I was a cruising contradiction, racing down the highway with Manitoba plates and a surf board on the roof.
It had been three years since I'd left my prairie homeland. Since then I'd hung up my hockey skates in favour of a surf board, and although I couldn't remember the last decent perogy I'd eaten, I could now order a lattˇ in three languages. But lately I'd started feeling a gentle tug from the West, and I knew that it was time to go home.
It's a long drive from Montreal to Winnipeg, but not one without its quirks. I opted to take the U.S. route, around the bottom of Lake Michigan then back towards Manitoba from the south, and I wouldn't be disappointed by my choice. From the kitschy roadside billboards to the rustic one-pump gas stations, it's nearly 3,000 kilometres of undulating asphalt that make a Prairie boy surfer seem as regular as 35 grams of fibre a day.
Things start to get interesting around Windsor, Ont., Detroit's kid brother and longtime haven for restless American kids looking for cheap alcohol and legal lap dances. As I approach the city I'm greeted by a steady stream of teal-coloured Port-A-Potties lining the road at roughly one kilometre intervals.

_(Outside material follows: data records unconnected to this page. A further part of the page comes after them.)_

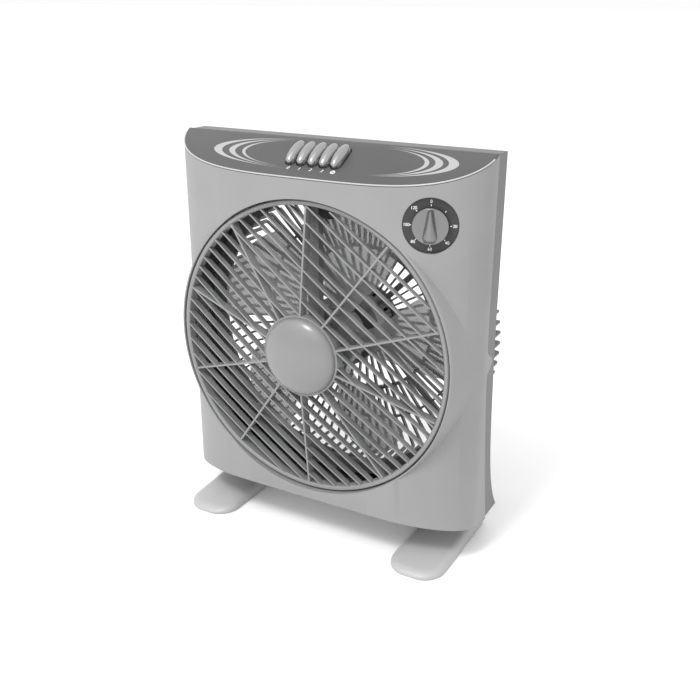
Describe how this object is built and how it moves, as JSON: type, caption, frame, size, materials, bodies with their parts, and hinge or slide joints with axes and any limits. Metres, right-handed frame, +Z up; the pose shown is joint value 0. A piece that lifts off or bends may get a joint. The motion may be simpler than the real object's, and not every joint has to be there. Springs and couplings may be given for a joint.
{
  "type": "box fan",
  "caption": "Free-standing box fan with a rotating louvre over a caged rotor, a sloping key panel, a timer dial and two feet.",
  "frame": {"origin": "on the ground, at the centre of the overall box", "axes": "+X to the right seen from the front, +Y towards the back, +Z up; the fan axis runs along Y at a height of 238 mm"},
  "size_m": [0.381, 0.1698, 0.4647],
  "materials": {
    "cabinet": "satin moulded grey",
    "rear_cabinet": "satin moulded grey, a shade darker",
    "feet": "satin moulded light grey",
    "panel": "dark printed panel with pale arcs",
    "grille": "moulded mid grey",
    "louvre": "satin moulded grey",
    "cap": "smooth light grey",
    "blades": "translucent moulded",
    "keys": "silver lacquered",
    "knob": "silver plated",
    "dial": "black with white ticks and numbers",
    "rubber": "black",
    "dark_plastic": "black moulded",
    "white_plastic": "white moulded",
    "motor_case": "black paint",
    "laminations": "stacked steel sheets",
    "copper": "enamelled copper wire",
    "bronze": "sintered bronze",
    "steel": "zinc plated"
  },
  "bodies": {
    "cabinet": {"front_shell": "cabinet", "rear_shell": "rear_cabinet", "control_panel": "panel", "rear_grille": "grille", "grille_wall": "grille", "foot_left": "feet", "foot_right": "feet", "foot_pads": "rubber", "foot_screws": "steel", "shell_screws": "steel", "grille_screws": "steel", "louvre_arm": "grille", "arm_screws": "steel", "arm_grommet": "rubber", "louvre_motor": "motor_case", "motor_rear_cap": "motor_case", "motor_front_cap": "motor_case", "stator_core": "laminations", "winding_front": "copper", "winding_rear": "copper", "front_bush": "bronze", "rear_bush": "bronze", "motor_screws": "steel", "switch_bank": "white_plastic", "switch_screws": "steel", "timer_plate": "dial", "timer_body": "white_plastic", "timer_nut": "steel", "capacitor": "white_plastic", "capacitor_clip": "steel", "terminal_block": "white_plastic", "lead_gland": "dark_plastic"},
    "rotor": {"motor_shaft": "steel", "rotor_core": "laminations", "fan_rotor": "blades", "rotor_nut": "dark_plastic", "drive_pin": "steel"},
    "louvre": {"louvre_shaft": "steel", "louvre": "louvre", "louvre_screw": "steel", "louvre_cap": "cap"},
    "knob": {"timer_knob": "knob", "timer_spindle": "dark_plastic"},
    "key_0": {"key_0": "keys", "key_stem_0": "dark_plastic"},
    "key_1": {"key_1": "keys", "key_stem_1": "dark_plastic"},
    "key_2": {"key_2": "keys", "key_stem_2": "dark_plastic"},
    "key_3": {"key_3": "keys", "key_stem_3": "dark_plastic"},
    "key_4": {"key_4": "keys", "key_stem_4": "dark_plastic"}
  },
  "joints": [
    {"name": "rotor_spin", "type": "hinge", "parent": "cabinet", "child": "rotor", "pos_m": [0, 0, 0.238], "axis": [0, 1, 0], "continuous": true},
    {"name": "louvre_spin", "type": "hinge", "parent": "cabinet", "child": "louvre", "pos_m": [0, 0, 0.238], "axis": [0, 1, 0], "continuous": true},
    {"name": "timer_turn", "type": "hinge", "parent": "cabinet", "child": "knob", "pos_m": [0.139, -0.04212, 0.3966], "axis": [-0.342, 0.9397, 0], "range_deg": [0, 315]},
    {"name": "key_0_press", "type": "slide", "parent": "cabinet", "child": "key_0", "axis": [0, 0.4856, -0.8742], "range_m": [0, 0.005], "stiffness_N_per_m": 500, "springref_m": -0.002},
    {"name": "key_1_press", "type": "slide", "parent": "cabinet", "child": "key_1", "axis": [0, 0.4856, -0.8742], "range_m": [0, 0.005], "stiffness_N_per_m": 500, "springref_m": -0.002},
    {"name": "key_2_press", "type": "slide", "parent": "cabinet", "child": "key_2", "axis": [0, 0.4856, -0.8742], "range_m": [0, 0.005], "stiffness_N_per_m": 500, "springref_m": -0.002},
    {"name": "key_3_press", "type": "slide", "parent": "cabinet", "child": "key_3", "axis": [0, 0.4856, -0.8742], "range_m": [0, 0.005], "stiffness_N_per_m": 500, "springref_m": -0.002},
    {"name": "key_4_press", "type": "slide", "parent": "cabinet", "child": "key_4", "axis": [0, 0.4856, -0.8742], "range_m": [0, 0.005], "stiffness_N_per_m": 500, "springref_m": -0.002}
  ]
}
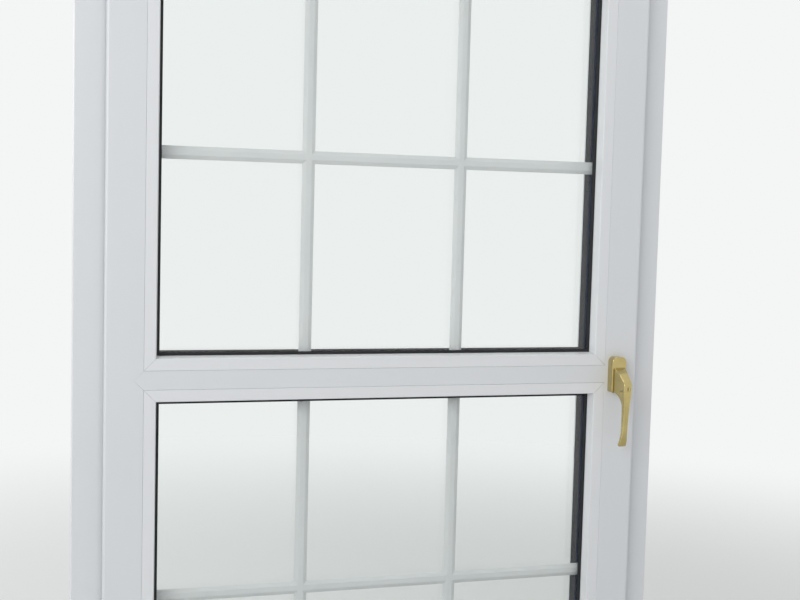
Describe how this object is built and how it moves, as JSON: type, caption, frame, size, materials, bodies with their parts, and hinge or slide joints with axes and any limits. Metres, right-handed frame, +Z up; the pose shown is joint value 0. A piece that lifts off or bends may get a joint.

After passing by some of the roadside restaurants Windsor has on offer, I decide that they must be there for the emergency relief of unwary patrons of places like the Roadkill Cafe, or the tragically named seafood eatery, Crabby Dicks.
On the other side of the Ambassador Bridge I'm met at U.S. customs by a mountain of a border guard who speaks with an authoritarian American accent and shakes his head when I tell him I can't find my passport and therefore have no proof that I'm a Canadian citizen, as I meekly suggest.

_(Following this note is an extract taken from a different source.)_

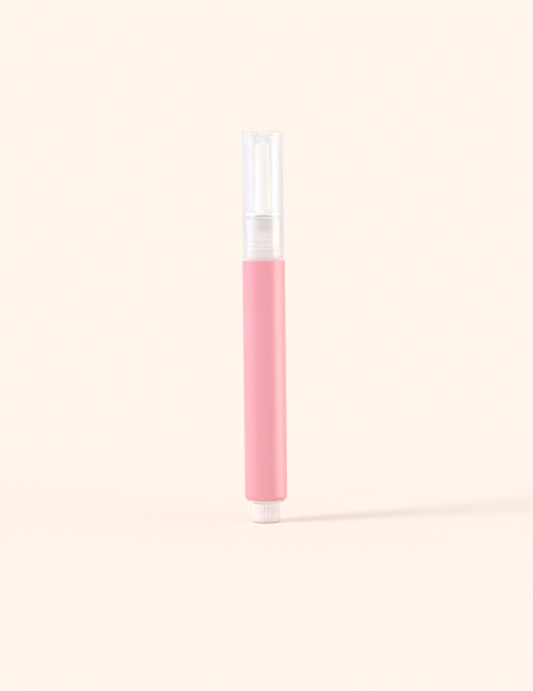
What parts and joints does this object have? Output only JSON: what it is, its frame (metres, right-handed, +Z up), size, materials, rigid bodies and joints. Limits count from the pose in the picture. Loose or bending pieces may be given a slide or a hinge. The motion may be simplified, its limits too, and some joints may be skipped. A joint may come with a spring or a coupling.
{
  "type": "nail glue remover pen",
  "caption": "Slim twist-up brush pen with a clear pull-off cap, a hat-shaped inner cap, a snap-fit neck, a plain round barrel and a ribbed click knob at its tail.",
  "frame": {"origin": "middle of the knob's flat foot, which is the lowest point of the pen as it stands", "axes": "+Z up the pen's axis, from the knob to the cap; the pen is round, and the sleeve's keys and the screw's flats lie on the X axis"},
  "size_m": [0.015, 0.015, 0.137],
  "materials": {
    "cap_clear": "polished clear",
    "inner_cap_natural": "translucent",
    "bristle_cream": "fine nylon strands",
    "ferrule_natural": "translucent",
    "tube_clear": "clear",
    "seat_natural": "translucent",
    "neck_natural": "translucent",
    "barrel_pink": "satin",
    "piston_white": "soft polyethylene",
    "screw_acetal": "moulded",
    "nut_acetal": "moulded",
    "sleeve_acetal": "moulded",
    "spring_acetal": "moulded",
    "ratchet_acetal": "moulded",
    "bush_natural": "translucent",
    "knob_natural": "translucent"
  },
  "bodies": {
    "barrel_body": {"barrel": "barrel_pink", "nozzle_neck": "neck_natural", "brush_seat": "seat_natural", "brush_ferrule": "ferrule_natural", "brush_bristles": "bristle_cream", "feed_tube": "tube_clear", "guide_nut": "nut_acetal", "ratchet_ring": "ratchet_acetal", "tail_bush": "bush_natural"},
    "cap": {"cap_shell": "cap_clear", "inner_cap": "inner_cap_natural"},
    "knob": {"twist_knob": "knob_natural", "drive_sleeve": "sleeve_acetal", "click_spring": "spring_acetal"},
    "screw": {"lead_screw": "screw_acetal"},
    "piston_body": {"piston": "piston_white"}
  },
  "joints": [
    {"name": "cap_pull", "type": "slide", "parent": "barrel_body", "child": "cap", "axis": [0, 0, 1], "range_m": [0, 0.045]},
    {"name": "knob_turn", "type": "hinge", "parent": "barrel_body", "child": "knob", "pos_m": [0, 0, 0], "axis": [0, 0, 1], "range_deg": [0, 4680], "deforming": ["click_spring"]},
    {"name": "screw_feed", "type": "slide", "parent": "knob", "child": "screw", "axis": [0, 0, 1], "range_m": [0, 0.0325]},
    {"name": "piston_slide", "type": "slide", "parent": "barrel_body", "child": "piston_body", "axis": [0, 0, 1], "range_m": [0, 0.0325]}
  ],
  "couplings": [
    {"joint": "knob_turn", "follows": "screw_feed", "rad_per_m": 2513.3},
    {"joint": "piston_slide", "follows": "screw_feed", "ratio": 1}
  ]
}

Instead of hauling me down to the immigration office however, he chooses instead to give me his "Canadian test," which consists entirely of glaring at me with all the compassion of an army drill sergeant and demanding that I say "about." It was my first brush with the all-new, beefed-up American border security.

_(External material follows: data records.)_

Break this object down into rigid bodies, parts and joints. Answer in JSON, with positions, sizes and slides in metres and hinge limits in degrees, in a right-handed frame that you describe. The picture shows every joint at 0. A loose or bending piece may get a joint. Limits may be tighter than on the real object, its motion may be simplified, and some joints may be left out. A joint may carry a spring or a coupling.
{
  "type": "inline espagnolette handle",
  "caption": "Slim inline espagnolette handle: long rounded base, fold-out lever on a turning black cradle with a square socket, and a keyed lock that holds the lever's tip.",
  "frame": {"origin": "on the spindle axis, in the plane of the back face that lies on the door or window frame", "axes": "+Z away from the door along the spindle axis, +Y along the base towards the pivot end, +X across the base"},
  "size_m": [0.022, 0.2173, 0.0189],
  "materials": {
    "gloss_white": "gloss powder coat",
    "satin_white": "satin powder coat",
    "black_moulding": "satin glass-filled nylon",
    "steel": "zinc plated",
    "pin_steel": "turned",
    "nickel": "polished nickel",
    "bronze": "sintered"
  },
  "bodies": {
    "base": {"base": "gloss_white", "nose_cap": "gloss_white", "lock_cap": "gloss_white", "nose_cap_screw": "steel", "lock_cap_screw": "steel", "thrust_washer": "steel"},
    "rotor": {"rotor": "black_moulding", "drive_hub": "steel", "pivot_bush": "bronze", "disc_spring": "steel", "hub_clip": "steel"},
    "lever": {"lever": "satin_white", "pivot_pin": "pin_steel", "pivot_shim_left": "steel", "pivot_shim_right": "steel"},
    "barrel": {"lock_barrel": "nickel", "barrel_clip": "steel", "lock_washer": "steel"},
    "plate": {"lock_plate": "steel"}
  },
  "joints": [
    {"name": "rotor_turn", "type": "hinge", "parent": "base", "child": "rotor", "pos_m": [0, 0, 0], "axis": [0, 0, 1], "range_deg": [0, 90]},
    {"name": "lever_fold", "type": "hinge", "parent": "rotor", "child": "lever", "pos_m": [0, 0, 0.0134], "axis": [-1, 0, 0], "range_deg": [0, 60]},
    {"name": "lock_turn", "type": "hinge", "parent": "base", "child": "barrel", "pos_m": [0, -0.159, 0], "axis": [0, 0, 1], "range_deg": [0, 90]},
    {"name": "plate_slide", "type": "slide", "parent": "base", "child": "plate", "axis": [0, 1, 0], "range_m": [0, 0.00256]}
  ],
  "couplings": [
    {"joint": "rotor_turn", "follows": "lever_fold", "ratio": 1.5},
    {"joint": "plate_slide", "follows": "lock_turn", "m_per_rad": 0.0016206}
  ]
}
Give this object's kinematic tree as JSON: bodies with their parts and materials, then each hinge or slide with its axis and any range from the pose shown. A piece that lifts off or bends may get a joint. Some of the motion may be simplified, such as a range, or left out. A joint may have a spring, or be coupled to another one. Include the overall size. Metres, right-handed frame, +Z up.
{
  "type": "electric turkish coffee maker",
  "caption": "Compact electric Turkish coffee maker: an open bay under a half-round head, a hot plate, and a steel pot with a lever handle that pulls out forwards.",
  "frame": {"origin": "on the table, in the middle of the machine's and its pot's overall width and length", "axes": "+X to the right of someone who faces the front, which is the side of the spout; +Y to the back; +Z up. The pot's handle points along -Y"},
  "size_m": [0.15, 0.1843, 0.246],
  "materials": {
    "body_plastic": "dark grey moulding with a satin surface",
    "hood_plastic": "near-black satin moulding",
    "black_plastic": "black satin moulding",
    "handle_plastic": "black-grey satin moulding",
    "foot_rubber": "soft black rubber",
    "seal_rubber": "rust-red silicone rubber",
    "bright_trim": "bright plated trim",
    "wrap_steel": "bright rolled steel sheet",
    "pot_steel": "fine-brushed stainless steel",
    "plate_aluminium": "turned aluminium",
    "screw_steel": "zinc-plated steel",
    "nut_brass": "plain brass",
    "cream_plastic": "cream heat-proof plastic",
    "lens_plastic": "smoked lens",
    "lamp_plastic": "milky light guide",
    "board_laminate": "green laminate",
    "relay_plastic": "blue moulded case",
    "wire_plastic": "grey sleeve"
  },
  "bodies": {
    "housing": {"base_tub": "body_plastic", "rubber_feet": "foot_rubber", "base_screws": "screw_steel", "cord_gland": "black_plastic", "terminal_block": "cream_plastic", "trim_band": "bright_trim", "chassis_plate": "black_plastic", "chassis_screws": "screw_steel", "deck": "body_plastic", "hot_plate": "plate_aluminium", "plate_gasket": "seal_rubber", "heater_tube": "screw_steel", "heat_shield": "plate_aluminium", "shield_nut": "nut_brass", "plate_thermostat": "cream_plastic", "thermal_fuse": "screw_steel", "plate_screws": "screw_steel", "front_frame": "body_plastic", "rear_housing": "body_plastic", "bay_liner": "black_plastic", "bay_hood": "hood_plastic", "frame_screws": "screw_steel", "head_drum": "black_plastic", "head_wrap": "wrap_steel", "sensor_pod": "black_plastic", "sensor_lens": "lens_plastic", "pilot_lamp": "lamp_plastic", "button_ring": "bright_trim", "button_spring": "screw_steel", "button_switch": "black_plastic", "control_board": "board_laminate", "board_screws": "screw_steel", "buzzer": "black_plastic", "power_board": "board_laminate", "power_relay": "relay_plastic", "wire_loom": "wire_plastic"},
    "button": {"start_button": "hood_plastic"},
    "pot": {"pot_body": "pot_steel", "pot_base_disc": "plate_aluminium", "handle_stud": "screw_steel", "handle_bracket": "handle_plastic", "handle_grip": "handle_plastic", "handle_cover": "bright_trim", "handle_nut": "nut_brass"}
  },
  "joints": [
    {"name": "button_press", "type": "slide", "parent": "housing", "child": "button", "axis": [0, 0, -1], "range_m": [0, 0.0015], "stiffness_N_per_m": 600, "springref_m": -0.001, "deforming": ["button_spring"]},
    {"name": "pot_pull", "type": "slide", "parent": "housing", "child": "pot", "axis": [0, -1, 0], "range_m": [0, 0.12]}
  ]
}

The I-94 from Detroit to Milwaukee is a blur of all-night truck stops and ultra right wing republicans rallying the nation for war on AM radio, and I ride a fine balance between a caffeine-induced high and a sleep-deprived haze.
The bright lights of Chicago's dramatic skyline snap me out of my dreamlike state, and the one-and-a-half litres of coffee I've consumed so far help me to remain alert until past Milwaukee, which I assume must be a real party town. For one thing, the whole place smells of beer. And if that's not your thing, just outside town a sign announces the exit to the Bong Recreation Area, where I imagine you may be able to relive your high school daze in a more authentic manner.
At a truck stop in Portage, Wis., I pick up a postcard depicting Wisconsin cheese being cut and salted by a couple of guys whose glassy stares suggested that they were no strangers to the aforementioned recreation area, before finally stopping for some shut-eye at a the next rest stop.
I sleep on the grass in the shadow of a picnic table that morning before being chased back to my cramped car by an early morning sprinkling of rain. Despite my contorted position in the driver's seat, I manage to sleep a full seven hours before being roused by the rumbling engine of a big rig.
After washing up in a surprisingly clean restroom, I'm sidetracked by a small newspaper box containing a modest stack of papers titled Wisconsin Singles News, the front page of which boldly advertises "18 Wheel Singles." I imagine page upon page of lonely women, each more of a man than I, and I'm tempted to pick up a copy. Just for laughs, honest. But I guess Cupid will have to wait, for I pass up the chance of romance and return faithfully to the beckoning highway.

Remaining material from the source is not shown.